What Happened When PAEPF Launched , and What’s Next?
The story of PAEPF’s first application round is a revealing one. It tells you both how urgent the need is and how fragile arts funding can be.
The 10-Day Surge: Demand That Shocked the Sector
When the program opened in March 2025, it was fully subscribed within just 10 days. Over $40 million in applications poured in before the program was even paused. Applications came from 88% of California’s legislative districts , demonstrating that this is not a regional issue but a statewide crisis.
That level of demand, in that short a window, makes the case for PAEPF better than any advocacy campaign could.
Funding Battles and the Road Ahead
Shortly after applications closed, Governor Newsom’s May Revision proposed reverting the $11.5 million allocated to PAEPF back to the General Fund, effectively cancelling the program mid-review. The response from the arts community was swift. Actors’ Equity alone activated nearly 6,000 letters to the legislature, and budget hearings saw sustained public comment from artists, organizations, and community members.

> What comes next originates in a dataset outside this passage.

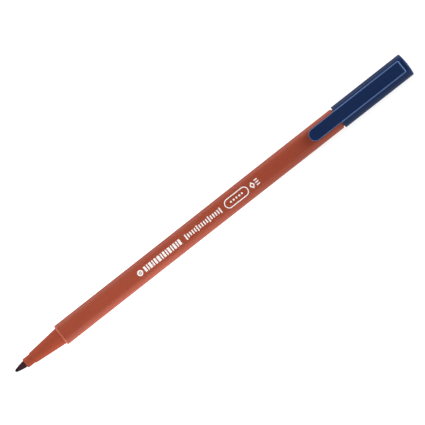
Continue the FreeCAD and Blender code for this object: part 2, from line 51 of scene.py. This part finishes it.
AXIS_Z = 3.73603 * MM                     # the pen's axis above the floor
CLIP_N = Vector((0.0, -math.cos(math.radians(30)), math.sin(math.radians(30))))   # clip flat's normal
CLIP_T = Vector((0.0, math.sin(math.radians(30)), math.cos(math.radians(30))))    # up across that flat
FLAT_HALF = 1.5 * MM
CORNER_OFFSET = 0.8660254 * MM            # half the distance from axis to a corner's centre


def station(s):
    """X of a station s millimetres from the nib's point."""
    return s * MM - LENGTH / 2


def pen_point(s, t, w):
    """A point from its station, its place across the clip's flat and its height along that flat's normal, in mm."""
    return Vector((station(s), 0.0, AXIS_Z)) + CLIP_T * (t * MM) + CLIP_N * (w * MM)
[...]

By July 2025, the funding was restored. But the fight isn’t over. Advocates are now pushing for $40 million in PAEPF funding in the next state budget cycle , a recognition that $11.5 million, while critical, only scratched the surface of what’s needed.
PAEPF Is a Signal, Not Just a Grant
For independent artists and freelancers, PAEPF represents something bigger than a single funding program. It’s a signal that arts work is real work , and that payroll equity in the creative sector is a legitimate policy goal worth fighting for.
If you work with small performing arts nonprofits in California, stay informed. Follow California for the Arts for program updates, and consider adding your voice to ongoing advocacy efforts at California Arts Advocates. The more visible the demand for sustained arts funding, the stronger the case for keeping programs like PAEPF alive and expanding them.
The arts won’t sustain themselves on passion alone. Payroll matters. And now, at least in California, there’s a fund that says so.